Identical twins born with Down’s syndrome at odds of two million to one have celebrated a milestone their parents thought they might never see.
Parents Matt and Jodi Parry did not think that Abigail and Isobel would be able to go to a mainstream school.
Happily, it looks like teachers telling them apart will be the biggest worry for them.
The adorable four-year-olds were diagnosed with Down’s syndrome three weeks after their premature birth in June 2011.
Matt and Jodi admit they first thought this was “a life sentence” – but now devote their lives to busting myths and misconceptions around the genetic condition.
Now, with new school uniforms and books at the ready, Abigail and Isobel are ready to begin their first term at the same Chorley primary school as big brother Finlay, aged six.
Matt said: “When the girls were born we did not know if they would be able to go to a mainstream school.
“This just shows how far we have come in our own understanding of Down’s syndrome. We had misconceptions which a lot of people still have, and that is what we are trying to tackle.
“In sending Abigail and Isobel to a mainstream school we have chosen to push them to succeed as much as we can, but we are not blind to the fact there are alternatives should they struggle.”
Matt and Jodi launched the Twincess Campaign to provide prospective or new parents of children with Down’s syndrome with frank, non-judgmental advice.

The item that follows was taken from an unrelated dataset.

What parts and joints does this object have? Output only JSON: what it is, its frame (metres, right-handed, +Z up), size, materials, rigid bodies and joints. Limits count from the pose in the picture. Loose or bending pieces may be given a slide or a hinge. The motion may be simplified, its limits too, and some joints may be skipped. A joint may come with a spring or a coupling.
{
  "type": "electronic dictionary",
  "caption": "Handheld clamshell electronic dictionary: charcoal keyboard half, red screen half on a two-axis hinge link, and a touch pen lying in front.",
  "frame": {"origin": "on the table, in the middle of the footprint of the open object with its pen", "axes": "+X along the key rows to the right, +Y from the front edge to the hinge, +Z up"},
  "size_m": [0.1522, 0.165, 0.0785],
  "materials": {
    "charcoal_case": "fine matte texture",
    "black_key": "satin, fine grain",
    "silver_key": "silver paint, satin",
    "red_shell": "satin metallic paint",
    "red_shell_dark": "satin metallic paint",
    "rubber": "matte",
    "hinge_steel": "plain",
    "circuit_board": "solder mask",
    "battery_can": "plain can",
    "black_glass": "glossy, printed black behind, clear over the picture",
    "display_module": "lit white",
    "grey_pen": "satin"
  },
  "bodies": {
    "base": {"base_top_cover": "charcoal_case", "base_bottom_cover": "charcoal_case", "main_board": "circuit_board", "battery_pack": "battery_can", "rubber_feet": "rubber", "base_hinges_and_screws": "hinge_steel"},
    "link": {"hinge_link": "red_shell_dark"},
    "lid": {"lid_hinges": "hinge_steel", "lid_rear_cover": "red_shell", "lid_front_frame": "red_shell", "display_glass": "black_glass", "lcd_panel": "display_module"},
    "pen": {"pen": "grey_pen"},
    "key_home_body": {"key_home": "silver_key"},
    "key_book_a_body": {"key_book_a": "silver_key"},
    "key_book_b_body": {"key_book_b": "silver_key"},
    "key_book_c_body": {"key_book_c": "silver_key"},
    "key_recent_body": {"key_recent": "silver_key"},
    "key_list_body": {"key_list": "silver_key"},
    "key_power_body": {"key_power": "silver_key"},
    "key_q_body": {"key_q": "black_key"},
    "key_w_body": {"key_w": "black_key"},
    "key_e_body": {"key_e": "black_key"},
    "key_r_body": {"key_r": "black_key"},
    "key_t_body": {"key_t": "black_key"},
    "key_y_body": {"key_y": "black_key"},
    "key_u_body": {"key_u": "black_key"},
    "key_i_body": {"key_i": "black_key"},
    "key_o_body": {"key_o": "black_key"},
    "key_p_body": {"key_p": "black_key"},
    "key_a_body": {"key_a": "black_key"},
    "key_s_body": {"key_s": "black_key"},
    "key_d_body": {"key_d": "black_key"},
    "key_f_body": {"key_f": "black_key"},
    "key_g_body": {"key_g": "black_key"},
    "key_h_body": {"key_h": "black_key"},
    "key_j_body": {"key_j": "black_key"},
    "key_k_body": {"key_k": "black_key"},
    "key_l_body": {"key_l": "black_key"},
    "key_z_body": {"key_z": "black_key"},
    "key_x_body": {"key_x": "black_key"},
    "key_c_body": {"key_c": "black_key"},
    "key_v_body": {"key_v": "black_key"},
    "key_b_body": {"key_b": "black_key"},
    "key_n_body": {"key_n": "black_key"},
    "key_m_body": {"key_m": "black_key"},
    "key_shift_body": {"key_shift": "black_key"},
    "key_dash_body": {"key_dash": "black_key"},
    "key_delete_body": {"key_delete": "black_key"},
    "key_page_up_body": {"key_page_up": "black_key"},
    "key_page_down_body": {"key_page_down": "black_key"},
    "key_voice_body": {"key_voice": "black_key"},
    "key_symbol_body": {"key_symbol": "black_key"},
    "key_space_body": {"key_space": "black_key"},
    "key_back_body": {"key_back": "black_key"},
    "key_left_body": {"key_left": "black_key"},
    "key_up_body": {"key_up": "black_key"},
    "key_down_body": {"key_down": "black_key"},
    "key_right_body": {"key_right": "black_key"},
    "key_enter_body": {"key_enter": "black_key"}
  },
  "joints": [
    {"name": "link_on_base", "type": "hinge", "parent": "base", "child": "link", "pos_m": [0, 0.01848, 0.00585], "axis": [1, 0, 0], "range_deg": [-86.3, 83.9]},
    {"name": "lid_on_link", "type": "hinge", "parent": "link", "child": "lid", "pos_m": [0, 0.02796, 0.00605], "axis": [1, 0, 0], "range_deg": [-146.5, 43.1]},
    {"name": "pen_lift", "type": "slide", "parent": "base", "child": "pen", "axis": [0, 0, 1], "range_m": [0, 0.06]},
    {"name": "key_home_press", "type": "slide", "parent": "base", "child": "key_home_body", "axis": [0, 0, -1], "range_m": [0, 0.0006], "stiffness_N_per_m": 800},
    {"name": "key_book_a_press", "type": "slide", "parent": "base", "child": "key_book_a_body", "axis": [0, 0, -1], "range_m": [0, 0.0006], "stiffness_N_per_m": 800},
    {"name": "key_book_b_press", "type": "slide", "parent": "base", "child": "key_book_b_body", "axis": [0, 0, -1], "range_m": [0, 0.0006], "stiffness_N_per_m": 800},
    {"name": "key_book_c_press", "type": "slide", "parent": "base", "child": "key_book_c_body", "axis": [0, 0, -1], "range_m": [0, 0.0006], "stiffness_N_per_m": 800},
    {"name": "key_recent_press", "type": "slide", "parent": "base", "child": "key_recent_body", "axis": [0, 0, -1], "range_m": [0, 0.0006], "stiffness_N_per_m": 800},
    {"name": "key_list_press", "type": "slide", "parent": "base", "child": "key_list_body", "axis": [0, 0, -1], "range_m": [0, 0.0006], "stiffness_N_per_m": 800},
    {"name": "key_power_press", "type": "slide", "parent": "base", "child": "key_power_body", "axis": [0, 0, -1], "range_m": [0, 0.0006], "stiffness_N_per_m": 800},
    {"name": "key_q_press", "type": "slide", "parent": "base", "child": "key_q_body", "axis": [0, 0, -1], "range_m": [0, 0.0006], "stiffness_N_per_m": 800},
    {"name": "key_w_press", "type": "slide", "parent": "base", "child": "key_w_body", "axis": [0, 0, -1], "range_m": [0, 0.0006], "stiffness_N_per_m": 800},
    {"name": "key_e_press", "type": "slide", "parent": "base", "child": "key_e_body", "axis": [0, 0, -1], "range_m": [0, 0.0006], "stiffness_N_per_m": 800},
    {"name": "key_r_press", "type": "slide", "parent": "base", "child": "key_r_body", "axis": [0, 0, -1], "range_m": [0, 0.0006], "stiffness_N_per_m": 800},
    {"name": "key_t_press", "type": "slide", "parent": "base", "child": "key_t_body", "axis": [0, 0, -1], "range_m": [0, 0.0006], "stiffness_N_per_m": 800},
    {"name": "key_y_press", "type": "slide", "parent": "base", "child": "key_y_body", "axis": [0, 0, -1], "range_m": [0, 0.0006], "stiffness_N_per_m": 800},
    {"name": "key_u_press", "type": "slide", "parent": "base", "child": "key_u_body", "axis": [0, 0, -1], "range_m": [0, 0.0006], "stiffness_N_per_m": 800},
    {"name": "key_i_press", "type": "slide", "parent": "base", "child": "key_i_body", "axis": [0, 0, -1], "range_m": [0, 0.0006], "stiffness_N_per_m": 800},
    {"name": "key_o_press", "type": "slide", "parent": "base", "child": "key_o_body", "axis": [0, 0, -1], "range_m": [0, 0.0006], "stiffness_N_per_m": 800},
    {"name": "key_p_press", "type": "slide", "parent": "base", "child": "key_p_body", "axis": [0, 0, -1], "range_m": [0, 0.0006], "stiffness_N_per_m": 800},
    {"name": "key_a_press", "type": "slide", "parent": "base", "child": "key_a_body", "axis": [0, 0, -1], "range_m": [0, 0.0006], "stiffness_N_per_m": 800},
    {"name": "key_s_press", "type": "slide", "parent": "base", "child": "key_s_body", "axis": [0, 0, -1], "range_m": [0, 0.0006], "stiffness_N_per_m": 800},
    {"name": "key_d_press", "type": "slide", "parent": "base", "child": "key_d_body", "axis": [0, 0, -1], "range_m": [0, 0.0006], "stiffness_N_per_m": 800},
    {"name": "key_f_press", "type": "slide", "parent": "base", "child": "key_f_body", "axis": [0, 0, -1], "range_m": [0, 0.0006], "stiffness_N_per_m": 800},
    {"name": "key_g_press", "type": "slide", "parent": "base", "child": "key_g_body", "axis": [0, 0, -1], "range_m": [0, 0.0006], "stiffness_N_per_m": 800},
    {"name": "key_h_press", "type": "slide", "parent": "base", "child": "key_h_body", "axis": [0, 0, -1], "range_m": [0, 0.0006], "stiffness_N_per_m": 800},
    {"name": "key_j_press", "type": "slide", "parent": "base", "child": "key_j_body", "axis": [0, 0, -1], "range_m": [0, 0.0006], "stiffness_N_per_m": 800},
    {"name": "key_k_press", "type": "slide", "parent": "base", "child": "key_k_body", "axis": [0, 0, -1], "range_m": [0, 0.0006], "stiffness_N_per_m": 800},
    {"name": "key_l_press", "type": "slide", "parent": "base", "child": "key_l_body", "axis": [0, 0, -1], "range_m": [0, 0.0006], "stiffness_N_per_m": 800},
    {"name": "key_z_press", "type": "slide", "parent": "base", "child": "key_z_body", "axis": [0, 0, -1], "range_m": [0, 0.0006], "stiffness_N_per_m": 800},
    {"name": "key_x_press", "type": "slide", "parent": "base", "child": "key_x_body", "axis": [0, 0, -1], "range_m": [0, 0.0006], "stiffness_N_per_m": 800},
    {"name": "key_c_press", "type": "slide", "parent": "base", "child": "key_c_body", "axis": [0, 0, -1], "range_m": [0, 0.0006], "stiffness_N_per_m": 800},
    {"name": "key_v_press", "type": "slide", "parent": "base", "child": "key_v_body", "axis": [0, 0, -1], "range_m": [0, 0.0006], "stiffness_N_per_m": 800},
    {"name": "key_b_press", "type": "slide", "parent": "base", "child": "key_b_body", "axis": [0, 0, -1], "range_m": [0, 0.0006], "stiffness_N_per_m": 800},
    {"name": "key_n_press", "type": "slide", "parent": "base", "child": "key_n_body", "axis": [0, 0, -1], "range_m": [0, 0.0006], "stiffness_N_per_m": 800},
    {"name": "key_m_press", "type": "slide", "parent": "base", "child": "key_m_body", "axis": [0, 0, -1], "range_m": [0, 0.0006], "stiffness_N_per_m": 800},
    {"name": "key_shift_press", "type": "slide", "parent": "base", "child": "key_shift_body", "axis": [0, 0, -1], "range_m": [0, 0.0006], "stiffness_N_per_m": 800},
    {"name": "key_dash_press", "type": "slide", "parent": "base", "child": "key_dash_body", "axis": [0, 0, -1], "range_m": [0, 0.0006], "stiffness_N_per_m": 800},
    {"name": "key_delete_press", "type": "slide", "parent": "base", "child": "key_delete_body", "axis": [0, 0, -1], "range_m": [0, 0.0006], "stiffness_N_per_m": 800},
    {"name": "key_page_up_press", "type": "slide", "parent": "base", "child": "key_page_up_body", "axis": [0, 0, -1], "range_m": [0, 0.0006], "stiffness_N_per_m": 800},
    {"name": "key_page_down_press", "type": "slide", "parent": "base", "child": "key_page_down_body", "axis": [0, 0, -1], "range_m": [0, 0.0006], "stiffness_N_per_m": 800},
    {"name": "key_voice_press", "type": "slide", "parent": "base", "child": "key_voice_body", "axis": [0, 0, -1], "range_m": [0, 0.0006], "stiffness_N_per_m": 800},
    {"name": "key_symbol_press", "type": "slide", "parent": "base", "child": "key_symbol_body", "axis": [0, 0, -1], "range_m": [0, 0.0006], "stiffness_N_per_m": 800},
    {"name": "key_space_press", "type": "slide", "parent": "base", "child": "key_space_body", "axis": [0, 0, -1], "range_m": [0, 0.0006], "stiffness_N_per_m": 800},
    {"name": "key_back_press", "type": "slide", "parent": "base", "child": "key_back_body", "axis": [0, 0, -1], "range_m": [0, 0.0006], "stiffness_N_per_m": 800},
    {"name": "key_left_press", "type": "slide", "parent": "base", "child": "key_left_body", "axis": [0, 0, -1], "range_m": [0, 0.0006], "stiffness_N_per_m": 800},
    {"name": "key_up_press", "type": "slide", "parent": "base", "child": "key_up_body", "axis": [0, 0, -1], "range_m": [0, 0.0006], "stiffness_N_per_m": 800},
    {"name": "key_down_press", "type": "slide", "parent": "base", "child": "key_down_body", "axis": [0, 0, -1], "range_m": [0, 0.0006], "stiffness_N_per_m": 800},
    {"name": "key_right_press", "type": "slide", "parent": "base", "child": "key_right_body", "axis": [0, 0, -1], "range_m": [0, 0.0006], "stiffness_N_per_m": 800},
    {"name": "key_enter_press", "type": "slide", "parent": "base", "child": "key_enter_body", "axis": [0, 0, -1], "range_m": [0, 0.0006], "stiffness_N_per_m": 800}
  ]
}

They say looking after Abigail and Isobel is no more difficult than bringing up Finlay, who does not have the condition.
On their Twincess website the proud parents share pictures of their daughters doing everything from football to pony riding to promote their message of celebrating achievement.
Jodi said: “When I was told the girl’s had Down’s syndrome I was devastated. I felt like someone had just ripped my heart out.
“But when the girls came home from hospital it soon became very apparent that apart from a few extra appointments they were no different to Finlay, it would maybe just take them a little longer to do things.”
Abigail and Isobel have now begun half days at their local mainstream primary school and have one teaching assistant supporting them both.
Although they can only speak a handful of words, their sign language vocabulary is equivalent to a child of the same age’s verbal vocabulary.
Matt added: “The challenges Abigail and Isobel have overcome and how they just get on with it is amazing.
“Our aim with setting up Twincess was to show the non-Down’s Syndrome community and people who have never been touched by Down’s syndrome what people who have the condition can do.
“It is all about celebrating achievement, rather than focussing on the things they can’t do.”
Carol Boys, CEO of the Down’s syndrome Association, said: “In the past it was believed there were many things that children with Down’s syndrome could not do when in fact they had never been given the opportunity to try.
“Children with Down’s syndrome can and do learn alongside their peers in their local mainstream primary school, despite the fact they may not learn things as quickly as their classmates.
“Increasingly, they will move on with their classmates to a mainstream secondary school and many will leave with qualifications and go on to further education.”